Friday, May 24, 2019

Day 28. Jim Crow

This whole process of working on the Brer Rabbit stories involves lots of different editorial decisions, and I'll be documenting all that eventually, but I wanted to write about a decision I had to make today, which was running into Jump Jim Crow in the story about Brer Rabbit raising a dust; here's the 1881 edition at Library of Congress:


Did a black storyteller really sing about Jim Crow? I doubt it. Jim Crow is the starting point of a blackface minstrelsy tradition that is older than Joel Chandler Harris himself (born in 1848), going back to the white minstrel performer (T. D.) "Daddy" Rice who sang and dance wearing blackface; Jump Jim Crow was his signature invention. Here's an 1832 publication of the song, and I'm sure Harris could have considered this as part-and-parcel of the African American culture he sought to portray in his pages, even as he himself was doing a kind of blackface writing.


And of course people will see the connection to Childish Gambino's This is America which plays with this iconic figure and pose at the start of the video.


So, I just left this Jump Jim Crow reference out of my un-framed version of the story. Even though these are (supposedly) Brer Rabbit's words in the story, I see that as an intrusion by Harris. Or, if he really did hear a storyteller singing that song, I would interpret that as the storyteller having some fun at Harris's expense.

Of course, it's all impossibly complicated; all of Harris's writings are a form of blackface. Perhaps eventually I will decide that it's just too much to cope with, and I'll retell them in some more clinical and scientific way... but that's a kind of whiteface that is wrong in its own way too.

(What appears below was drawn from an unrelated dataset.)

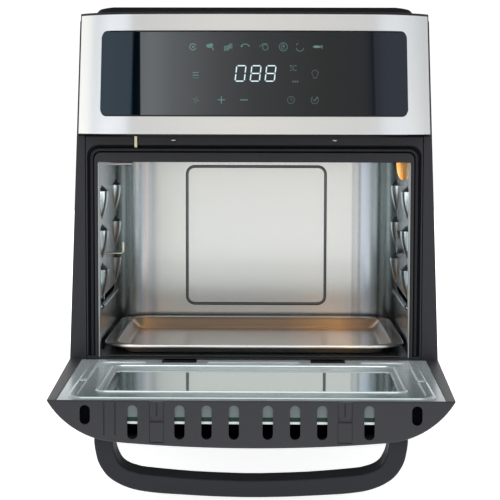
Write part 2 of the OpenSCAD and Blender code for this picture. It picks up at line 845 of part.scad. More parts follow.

Those larger issues are ones to ponder, but I really didn't hesitate to snip out this bit of Jump Jim Crow from the story. I don't expect that this is one of the stories I would include in a printed anthology since it doesn't have a lot of clear African analogues either, but I guess if that were to come up, I could reconsider my decision then. For now, I'm glad to have a version of the story ready to share which contains Brer Rabbit's wonderful trickster wit at work without any minstrel reference to Jump Jim Crow.